For deployment, it relies on the same vSphere availability solutions like HA and they suggest using RDMs which can be up to 64TB rather than the 2TB for a VMDK file.

All looks interesting but I can see challenges with the migration but v2 whenever that is realised looks like it may address some of the issues but let’s see v1 first.

Horizon Mobile Demo

VMware Mirage In-Depth demo

I was then very happy to be invited to the CTO reception which was hosted by VMware CTO Steve Herrod. Being part of the VMware community, I’ve always enjoyed the fact that is is such a vibrant one, possibly unique in the current IT landscape, with so many people sharing what they know just for the benefit of all. I think part of the community passion comes from seeing people like Steve Herrod who always presents in a an engaging way and shows that at least at VMware, passion comes from the top.

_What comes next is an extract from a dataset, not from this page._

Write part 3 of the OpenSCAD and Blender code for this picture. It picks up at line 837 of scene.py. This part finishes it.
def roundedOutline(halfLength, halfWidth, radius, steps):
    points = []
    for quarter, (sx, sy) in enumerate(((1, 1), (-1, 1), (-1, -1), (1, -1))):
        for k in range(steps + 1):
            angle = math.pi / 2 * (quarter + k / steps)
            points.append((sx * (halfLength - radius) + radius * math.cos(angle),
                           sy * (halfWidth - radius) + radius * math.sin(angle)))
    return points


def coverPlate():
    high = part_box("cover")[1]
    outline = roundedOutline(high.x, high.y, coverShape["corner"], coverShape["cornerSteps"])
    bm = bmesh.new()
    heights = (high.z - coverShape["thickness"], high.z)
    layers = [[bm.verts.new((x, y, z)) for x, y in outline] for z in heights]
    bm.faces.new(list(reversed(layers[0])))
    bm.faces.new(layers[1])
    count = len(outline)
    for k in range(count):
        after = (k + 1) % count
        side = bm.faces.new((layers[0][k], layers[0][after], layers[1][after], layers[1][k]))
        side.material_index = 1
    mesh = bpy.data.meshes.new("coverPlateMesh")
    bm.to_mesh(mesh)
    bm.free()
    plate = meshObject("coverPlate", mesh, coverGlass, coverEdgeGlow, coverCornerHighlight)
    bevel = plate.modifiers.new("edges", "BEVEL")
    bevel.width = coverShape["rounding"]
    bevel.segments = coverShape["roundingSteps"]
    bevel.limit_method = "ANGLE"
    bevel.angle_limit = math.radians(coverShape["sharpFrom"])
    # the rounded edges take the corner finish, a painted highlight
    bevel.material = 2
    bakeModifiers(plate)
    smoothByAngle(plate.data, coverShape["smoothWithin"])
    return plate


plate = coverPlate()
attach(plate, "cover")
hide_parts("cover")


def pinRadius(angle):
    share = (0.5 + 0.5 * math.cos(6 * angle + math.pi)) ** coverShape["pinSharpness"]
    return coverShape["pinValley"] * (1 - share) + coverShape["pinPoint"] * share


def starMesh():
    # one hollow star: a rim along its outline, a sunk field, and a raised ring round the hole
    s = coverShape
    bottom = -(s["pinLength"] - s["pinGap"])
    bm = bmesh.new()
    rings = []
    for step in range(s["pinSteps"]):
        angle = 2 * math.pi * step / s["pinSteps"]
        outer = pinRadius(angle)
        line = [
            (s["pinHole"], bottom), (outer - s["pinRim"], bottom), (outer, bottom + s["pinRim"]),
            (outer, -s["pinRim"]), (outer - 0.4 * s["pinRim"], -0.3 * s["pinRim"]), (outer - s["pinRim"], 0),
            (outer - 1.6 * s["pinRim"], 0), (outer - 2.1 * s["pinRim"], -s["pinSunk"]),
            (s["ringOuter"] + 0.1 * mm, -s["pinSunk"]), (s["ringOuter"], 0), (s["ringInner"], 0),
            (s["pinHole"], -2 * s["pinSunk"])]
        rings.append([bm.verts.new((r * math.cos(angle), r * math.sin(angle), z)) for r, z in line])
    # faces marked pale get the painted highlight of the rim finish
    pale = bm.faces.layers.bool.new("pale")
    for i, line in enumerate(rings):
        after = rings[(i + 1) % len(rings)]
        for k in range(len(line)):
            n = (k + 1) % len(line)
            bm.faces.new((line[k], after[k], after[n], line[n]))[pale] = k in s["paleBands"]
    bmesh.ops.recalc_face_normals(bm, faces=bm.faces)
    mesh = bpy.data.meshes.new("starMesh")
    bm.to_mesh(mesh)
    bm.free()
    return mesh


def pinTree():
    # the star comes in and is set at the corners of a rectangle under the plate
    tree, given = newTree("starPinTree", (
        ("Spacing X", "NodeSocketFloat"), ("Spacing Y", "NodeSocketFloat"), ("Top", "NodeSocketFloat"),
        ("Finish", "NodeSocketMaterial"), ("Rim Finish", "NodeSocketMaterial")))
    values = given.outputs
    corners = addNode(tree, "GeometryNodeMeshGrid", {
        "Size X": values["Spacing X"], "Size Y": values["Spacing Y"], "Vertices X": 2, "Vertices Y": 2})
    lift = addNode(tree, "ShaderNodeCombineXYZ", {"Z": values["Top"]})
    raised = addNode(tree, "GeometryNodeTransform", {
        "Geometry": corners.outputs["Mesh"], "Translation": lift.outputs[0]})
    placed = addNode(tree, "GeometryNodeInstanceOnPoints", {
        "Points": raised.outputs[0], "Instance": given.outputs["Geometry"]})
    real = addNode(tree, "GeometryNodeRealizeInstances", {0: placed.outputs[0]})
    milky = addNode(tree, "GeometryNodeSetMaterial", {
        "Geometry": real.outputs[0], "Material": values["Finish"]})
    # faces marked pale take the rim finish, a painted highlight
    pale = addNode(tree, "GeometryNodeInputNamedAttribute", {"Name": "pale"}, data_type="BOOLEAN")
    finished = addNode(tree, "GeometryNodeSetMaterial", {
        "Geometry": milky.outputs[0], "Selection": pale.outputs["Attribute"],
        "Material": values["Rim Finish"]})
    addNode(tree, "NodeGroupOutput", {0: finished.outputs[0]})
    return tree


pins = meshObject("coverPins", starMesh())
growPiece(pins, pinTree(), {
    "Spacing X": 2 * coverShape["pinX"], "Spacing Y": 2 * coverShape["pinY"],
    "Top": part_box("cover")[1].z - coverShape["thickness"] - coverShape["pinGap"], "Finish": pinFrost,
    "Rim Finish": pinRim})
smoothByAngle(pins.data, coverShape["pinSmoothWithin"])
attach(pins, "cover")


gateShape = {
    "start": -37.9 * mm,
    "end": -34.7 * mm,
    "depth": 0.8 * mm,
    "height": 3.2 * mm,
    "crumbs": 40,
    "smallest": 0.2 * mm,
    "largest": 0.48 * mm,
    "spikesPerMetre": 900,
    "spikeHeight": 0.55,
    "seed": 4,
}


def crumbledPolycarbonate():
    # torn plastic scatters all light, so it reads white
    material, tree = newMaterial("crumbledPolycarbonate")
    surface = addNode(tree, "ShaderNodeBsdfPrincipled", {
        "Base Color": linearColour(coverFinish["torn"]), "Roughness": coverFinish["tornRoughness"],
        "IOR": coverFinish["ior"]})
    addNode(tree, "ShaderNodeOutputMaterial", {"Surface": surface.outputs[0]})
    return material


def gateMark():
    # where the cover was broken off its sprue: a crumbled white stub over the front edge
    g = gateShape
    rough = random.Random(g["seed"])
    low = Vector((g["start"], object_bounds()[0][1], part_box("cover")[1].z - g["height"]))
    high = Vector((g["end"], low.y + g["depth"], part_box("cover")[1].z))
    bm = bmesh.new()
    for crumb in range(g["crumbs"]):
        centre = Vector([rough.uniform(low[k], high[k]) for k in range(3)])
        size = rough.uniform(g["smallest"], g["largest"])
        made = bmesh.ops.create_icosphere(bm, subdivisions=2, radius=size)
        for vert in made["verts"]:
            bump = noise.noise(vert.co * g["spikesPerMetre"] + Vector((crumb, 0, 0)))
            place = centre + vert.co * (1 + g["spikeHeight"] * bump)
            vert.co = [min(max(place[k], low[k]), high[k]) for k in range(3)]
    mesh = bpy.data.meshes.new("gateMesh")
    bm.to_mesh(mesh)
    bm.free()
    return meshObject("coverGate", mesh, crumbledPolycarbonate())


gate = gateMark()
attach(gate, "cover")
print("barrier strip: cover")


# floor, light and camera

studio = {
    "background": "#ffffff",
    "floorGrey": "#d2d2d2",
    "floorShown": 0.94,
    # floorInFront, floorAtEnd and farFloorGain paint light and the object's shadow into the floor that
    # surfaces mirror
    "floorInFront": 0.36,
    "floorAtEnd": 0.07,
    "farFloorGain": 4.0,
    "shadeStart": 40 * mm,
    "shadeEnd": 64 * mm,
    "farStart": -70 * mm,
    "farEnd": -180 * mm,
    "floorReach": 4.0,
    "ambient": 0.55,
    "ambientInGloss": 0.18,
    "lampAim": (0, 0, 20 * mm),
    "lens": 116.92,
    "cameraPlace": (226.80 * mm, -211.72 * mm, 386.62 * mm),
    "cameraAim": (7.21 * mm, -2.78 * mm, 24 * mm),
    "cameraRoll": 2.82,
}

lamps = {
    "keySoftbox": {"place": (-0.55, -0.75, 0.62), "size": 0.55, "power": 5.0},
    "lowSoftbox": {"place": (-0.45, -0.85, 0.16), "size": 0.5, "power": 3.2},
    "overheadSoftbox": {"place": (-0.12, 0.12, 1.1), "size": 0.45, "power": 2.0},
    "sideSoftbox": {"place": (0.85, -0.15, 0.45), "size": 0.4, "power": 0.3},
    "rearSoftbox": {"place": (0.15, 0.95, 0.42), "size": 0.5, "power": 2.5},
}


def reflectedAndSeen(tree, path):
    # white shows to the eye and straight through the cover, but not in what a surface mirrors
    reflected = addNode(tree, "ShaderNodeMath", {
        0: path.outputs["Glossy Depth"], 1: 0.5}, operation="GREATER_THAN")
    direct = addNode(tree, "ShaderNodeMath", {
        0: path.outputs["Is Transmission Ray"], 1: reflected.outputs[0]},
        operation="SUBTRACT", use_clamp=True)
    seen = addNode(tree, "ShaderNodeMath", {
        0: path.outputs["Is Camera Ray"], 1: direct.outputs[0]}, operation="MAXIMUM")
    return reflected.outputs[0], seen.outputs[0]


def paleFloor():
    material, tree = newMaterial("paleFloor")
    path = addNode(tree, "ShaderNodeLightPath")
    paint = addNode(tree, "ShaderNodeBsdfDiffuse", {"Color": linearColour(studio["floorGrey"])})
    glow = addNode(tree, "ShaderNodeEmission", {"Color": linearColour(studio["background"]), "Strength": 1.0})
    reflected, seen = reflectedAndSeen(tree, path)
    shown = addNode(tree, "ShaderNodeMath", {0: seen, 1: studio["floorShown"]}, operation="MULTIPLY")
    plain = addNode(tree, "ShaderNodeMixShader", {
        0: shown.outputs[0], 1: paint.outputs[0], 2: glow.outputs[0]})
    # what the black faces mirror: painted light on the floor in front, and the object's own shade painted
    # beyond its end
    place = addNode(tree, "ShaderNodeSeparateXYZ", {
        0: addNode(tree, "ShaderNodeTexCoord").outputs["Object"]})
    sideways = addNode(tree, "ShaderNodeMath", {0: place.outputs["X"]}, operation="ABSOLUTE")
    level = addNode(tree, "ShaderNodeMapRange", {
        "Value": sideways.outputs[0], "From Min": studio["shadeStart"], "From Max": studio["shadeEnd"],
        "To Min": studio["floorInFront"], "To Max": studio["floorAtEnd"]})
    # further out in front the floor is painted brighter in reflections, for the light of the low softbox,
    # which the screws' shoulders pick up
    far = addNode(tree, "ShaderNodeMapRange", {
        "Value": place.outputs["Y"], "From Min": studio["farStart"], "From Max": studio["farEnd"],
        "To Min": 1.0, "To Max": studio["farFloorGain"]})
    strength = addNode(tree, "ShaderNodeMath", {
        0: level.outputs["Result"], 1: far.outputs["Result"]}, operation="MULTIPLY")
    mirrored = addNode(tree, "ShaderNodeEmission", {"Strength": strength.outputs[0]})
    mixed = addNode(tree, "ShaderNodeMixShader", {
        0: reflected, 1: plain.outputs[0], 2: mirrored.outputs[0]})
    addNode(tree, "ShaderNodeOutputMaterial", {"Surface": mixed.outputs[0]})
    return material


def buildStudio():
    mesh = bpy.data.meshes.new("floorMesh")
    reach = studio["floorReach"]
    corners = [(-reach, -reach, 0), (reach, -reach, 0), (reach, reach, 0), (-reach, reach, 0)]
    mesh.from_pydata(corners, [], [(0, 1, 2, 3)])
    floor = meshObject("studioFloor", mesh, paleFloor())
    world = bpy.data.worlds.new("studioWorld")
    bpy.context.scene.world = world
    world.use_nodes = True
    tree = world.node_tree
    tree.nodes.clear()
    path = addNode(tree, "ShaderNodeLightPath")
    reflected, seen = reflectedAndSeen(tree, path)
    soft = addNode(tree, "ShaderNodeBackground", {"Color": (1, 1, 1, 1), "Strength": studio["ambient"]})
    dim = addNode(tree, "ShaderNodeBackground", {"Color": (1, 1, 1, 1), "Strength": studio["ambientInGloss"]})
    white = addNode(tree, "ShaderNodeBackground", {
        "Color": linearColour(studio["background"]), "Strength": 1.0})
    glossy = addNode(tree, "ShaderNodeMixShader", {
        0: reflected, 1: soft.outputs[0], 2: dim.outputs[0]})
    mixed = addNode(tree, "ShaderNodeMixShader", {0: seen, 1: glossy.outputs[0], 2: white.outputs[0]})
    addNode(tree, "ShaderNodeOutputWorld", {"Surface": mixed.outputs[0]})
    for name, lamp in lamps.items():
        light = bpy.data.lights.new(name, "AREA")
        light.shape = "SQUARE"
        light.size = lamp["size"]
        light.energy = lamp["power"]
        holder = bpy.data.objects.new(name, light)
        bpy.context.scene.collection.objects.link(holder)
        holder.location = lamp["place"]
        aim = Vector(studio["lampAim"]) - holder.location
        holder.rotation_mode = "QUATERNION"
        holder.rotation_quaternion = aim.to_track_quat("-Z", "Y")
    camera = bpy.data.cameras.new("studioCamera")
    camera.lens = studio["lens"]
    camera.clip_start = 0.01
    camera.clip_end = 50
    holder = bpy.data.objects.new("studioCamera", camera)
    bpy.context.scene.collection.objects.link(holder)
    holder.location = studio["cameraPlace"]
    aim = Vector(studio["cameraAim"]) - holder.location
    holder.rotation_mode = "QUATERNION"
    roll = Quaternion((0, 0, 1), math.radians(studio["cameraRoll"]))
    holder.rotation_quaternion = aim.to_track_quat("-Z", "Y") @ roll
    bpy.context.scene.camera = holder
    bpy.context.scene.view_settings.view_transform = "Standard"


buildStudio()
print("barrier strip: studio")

I managed to have a chat to both Steve Herrod and Pat Gelsinger, incoming CEO, Pat Gelsinger. Pat saud he wanted to ring Intel’s engineering innovation to VMware and was planning to build the vSphere ecosystem the same way you  build CPUs. He also said when he visits London he would love to join the London VMUG, so here’s looking to a future presentation from the VMware boss himself.

The official VMworld party then kicked off. Bon Jovi was the headline act. I’ll admit, I’ve been known to belt out some Bon Jovi songs in my time but that was a few years ago.  I’ve seen them before but after having such an amazing band,  The Killers, last year, nothing could ever match them in my eyes. Still, a great evening to spend time with so many great people at VMworld.